Home ›› 28 Dec 2021 ›› Opinion
It is January 2020 and I am travelling northwards from Cork to Armagh in Northern Ireland by train to meet Eugene Reavey, a friend of Stephen’s, and where I am going there are ghostly traces everywhere; everywhere, violence has left its mark. Everywhere, if you know where to look, there is a sense of loss that feels tangible-the resonance of violence, clinging on like an invisible and malevolent spirit.
It was the second time I’d met Stephen and he exuded a sense of profound loss and hurt-a man with all the grief of the universe in his eyes. A man, it seemed to me, seeking redemption for a crime he did not commit; searching for a way back home again; for some kind of consolation.
Stephen told me that he feels as if he has been in that field ever since, as if he left part of his soul there that night. Last year Netflix aired a documentary about the Miami Showband massacre in which Stephen talks candidly of his desire to escape that field-a psychological need no doubt to rinse himself of the imprint of politicised sectarian violence and the stain it has left on his soul.
Stephen is a victim of a monstrous act perpetrated in the name of cynical political expediency, a crime not just by self-appointed terrorist avengers in Ireland’s 1970s murder triangle, but indeed a crime committed by the state itself in the guise of a paramilitary death squad.
In a nondescript suburban pub in the south side of Cork just before Christmas last year we talked and he told me how he sometimes feels like the character of the boy in M Night Shyamalan’s 1999 movie The Sixth Sense, who sees and talks to the dead-so vivid and stark are the images seared in his memory, and that its “always there in minute detail”. Stephen’s eyes moisten up as he tells me of how he has on occasion driven back up north to that by-lane at Buskhill, off the main Belfast to Dublin road where it happened. “There are times Mark when there is no place that I can get any peace, nowhere, except at the scene of the incident. All the things that happened to me after, even the great things were contaminated by what happened [there].”

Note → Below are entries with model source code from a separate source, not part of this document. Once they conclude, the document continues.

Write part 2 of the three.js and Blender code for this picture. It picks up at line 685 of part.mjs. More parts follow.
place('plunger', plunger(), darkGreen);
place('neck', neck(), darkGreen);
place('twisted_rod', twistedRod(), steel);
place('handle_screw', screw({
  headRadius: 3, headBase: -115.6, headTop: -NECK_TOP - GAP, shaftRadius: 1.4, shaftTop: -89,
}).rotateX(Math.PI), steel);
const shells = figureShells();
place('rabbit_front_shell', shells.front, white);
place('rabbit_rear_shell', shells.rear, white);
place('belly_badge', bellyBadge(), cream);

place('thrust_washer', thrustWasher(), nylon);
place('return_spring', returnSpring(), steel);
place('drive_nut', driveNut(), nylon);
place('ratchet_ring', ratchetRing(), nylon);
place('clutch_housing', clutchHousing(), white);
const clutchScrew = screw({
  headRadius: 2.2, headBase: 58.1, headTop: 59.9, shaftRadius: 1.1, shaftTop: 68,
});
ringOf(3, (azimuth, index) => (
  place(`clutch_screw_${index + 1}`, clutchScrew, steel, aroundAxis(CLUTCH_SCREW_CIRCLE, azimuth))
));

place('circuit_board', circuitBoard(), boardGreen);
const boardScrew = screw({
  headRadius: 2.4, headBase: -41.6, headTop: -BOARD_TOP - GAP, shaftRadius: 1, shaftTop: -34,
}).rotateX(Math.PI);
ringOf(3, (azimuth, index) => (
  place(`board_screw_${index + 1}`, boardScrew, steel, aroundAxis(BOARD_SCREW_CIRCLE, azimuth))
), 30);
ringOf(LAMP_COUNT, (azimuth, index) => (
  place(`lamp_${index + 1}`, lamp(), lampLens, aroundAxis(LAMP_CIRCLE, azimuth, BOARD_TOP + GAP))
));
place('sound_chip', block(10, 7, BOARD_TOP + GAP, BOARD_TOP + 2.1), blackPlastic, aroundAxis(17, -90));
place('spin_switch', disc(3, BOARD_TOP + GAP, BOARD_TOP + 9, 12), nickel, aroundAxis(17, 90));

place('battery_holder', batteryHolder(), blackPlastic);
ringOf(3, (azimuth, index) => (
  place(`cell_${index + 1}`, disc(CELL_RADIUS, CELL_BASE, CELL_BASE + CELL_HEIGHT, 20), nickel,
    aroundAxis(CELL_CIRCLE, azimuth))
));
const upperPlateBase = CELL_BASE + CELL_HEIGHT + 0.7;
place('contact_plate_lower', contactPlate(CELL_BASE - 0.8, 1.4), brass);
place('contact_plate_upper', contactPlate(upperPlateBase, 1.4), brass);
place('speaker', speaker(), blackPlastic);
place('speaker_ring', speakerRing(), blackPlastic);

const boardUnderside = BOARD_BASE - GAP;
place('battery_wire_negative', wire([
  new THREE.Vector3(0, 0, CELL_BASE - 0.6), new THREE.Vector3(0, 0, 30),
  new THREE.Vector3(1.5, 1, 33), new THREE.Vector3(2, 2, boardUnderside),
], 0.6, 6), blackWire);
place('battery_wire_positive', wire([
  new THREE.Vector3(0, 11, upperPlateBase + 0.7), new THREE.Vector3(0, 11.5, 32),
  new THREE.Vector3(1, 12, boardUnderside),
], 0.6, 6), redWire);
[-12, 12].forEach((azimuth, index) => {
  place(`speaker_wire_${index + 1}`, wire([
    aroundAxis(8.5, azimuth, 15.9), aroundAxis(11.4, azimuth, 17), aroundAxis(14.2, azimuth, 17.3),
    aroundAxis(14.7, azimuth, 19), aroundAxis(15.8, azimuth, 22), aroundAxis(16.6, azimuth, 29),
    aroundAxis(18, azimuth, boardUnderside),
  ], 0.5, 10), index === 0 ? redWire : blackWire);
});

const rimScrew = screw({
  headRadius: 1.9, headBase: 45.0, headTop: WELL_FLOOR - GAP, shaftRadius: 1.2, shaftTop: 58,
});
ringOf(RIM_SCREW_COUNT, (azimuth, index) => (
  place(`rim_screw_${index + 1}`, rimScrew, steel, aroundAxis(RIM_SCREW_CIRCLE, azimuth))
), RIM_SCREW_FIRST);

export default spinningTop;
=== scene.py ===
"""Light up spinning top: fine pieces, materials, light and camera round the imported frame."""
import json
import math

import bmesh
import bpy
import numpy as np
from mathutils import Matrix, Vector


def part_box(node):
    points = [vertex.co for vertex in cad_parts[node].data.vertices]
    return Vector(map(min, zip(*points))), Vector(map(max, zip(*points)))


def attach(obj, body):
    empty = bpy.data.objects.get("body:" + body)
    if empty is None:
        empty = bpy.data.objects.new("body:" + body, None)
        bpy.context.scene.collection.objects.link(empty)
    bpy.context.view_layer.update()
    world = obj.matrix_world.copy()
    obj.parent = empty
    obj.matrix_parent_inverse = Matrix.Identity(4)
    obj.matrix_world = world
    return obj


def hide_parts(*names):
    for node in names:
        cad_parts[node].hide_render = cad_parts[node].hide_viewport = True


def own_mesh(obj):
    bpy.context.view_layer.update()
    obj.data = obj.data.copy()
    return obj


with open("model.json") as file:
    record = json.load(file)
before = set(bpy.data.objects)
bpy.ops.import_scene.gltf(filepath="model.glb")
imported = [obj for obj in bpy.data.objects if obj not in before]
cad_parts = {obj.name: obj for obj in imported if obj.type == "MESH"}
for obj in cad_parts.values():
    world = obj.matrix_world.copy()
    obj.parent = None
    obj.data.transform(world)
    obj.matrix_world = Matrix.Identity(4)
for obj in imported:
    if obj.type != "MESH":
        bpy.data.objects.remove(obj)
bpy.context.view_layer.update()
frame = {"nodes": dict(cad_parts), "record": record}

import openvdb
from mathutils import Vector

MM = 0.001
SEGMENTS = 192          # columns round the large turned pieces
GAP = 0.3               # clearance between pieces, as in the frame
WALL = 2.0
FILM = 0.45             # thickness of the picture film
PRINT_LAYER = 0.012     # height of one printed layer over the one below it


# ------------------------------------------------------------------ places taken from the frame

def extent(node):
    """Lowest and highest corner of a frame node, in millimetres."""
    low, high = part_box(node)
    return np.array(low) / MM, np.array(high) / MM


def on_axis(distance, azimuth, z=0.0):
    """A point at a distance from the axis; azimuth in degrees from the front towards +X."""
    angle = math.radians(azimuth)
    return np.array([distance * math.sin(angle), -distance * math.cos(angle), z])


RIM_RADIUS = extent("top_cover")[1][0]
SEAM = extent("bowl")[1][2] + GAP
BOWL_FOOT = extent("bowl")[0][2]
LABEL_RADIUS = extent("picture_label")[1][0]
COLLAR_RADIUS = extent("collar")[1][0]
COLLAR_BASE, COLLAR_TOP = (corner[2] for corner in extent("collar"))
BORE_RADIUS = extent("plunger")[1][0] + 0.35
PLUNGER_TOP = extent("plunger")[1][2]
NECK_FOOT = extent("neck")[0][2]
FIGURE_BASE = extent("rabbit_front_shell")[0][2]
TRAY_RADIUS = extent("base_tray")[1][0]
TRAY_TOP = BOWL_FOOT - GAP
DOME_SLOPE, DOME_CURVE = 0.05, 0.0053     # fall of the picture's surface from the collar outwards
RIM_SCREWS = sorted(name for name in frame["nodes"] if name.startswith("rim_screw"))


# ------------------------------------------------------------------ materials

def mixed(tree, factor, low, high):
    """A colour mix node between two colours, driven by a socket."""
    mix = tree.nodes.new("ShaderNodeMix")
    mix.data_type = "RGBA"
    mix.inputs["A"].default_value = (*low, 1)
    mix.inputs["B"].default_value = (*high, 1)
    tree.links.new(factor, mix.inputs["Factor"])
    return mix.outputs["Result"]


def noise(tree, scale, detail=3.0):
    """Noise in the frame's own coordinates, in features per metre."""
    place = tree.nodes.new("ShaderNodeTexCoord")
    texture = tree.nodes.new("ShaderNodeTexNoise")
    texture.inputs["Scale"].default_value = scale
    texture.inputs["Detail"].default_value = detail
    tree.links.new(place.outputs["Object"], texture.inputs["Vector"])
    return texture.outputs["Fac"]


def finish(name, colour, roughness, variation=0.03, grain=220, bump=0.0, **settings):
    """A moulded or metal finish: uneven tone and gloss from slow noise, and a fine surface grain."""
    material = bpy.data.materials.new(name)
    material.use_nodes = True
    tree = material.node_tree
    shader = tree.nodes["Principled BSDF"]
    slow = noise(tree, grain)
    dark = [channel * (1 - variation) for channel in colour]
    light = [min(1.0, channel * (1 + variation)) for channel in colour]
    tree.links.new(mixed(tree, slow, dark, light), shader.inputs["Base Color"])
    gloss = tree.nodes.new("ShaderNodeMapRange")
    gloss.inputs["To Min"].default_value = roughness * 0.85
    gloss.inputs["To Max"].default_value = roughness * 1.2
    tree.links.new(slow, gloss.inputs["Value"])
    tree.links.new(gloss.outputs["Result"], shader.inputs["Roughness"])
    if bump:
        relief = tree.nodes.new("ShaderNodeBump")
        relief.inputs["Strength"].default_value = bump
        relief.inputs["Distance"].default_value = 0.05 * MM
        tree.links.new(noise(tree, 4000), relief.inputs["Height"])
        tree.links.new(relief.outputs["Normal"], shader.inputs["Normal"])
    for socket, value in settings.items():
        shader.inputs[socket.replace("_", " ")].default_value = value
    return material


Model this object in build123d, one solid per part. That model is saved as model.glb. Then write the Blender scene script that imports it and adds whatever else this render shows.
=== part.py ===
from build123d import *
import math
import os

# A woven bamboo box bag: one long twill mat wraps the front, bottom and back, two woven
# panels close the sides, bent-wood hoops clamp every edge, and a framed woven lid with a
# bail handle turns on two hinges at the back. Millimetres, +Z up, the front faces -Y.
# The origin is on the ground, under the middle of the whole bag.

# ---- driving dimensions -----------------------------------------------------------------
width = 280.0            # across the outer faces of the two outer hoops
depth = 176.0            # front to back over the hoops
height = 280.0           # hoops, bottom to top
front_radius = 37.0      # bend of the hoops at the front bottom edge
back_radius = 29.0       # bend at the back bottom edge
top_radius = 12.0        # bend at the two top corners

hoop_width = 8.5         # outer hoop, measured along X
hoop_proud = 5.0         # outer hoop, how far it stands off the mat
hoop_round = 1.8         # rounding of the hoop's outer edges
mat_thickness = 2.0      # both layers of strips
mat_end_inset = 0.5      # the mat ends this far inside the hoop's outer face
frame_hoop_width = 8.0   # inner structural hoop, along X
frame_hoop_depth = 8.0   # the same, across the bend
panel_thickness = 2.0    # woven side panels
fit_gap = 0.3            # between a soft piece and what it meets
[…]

Maybe traces of the dead are everywhere I thought as I drove home in the cold midwinter night after talking to Stephen, sparse Christmas lights illuminating the pitch-black countryside around me. Maybe only the best of us can see them. War had visited Stephen and it killed three of his band mates. They were known as the Irish Beatles such was their fame. It left one of them, Fran O’ Toole, who looked like an innocent, 1970s Irish version of David Cassidy, with his head blown off. It left Stephen like a man submerged in a memory frozen in time.
A friend of mine who lost his father many years ago once told me that he still sees him most nights in his dreams, and they talk in a way they couldn’t do when he was alive. In some ways he said it’s like his subconscious had never really fully accepted his death. Maybe that is only way most of us can deal with death. I thought of my friend as Stephen told me it was only many years after the massacre, when he was shown photographs of his dead band mates by a retired police man in a hotel bar near Dublin could he finally accept they were dead.
If at least one of the aims of counter-terrorism is to uphold the rule of law and maintain democracy (at least that is the theory anyway) the theory was upturned in a grotesque way by elements of the British security services in Northern Ireland in the 1970s. An attempt by the state to impose order on the chaos of low intensity war by creating murderous chaos became, in itself, deeply subversive, brutal and downright immoral. Covert war became an extension of cold, cynical realpolitik. Kitson may have been the abstract military strategist, war-gaming it out away from the battle field, but the application of his ideas, and the subsequent killing, was carried out by the Glenanne gang “in the field”.
On the ground McGovern argues that this counter insurgency doctrine was played out in the context of “a social order shaped by long-term sectarianised social divisions and violence, embedded in localised power structures, which framed the very institutions and agencies of the state, not least the police and other state forces.” In Armagh, the Glenanne gang bore all the hallmarks of a counter insurgency pseudo gang adapted to Ulster’s unique context as both a kind of colony and an administrative outpost of the British state itself.
In official circles the truth of collusion has been known for years and often ignored for expedient diplomatic reasons. A report initiated by the Irish government in the early 2000s on the 1974 Dublin & Monaghan bombings, in which 33 people were killed, stated that the suspects (almost all members of the Glenanne gang) had “relationships” with British intelligence and elements within the RUC-the police force in Northern Ireland at the time.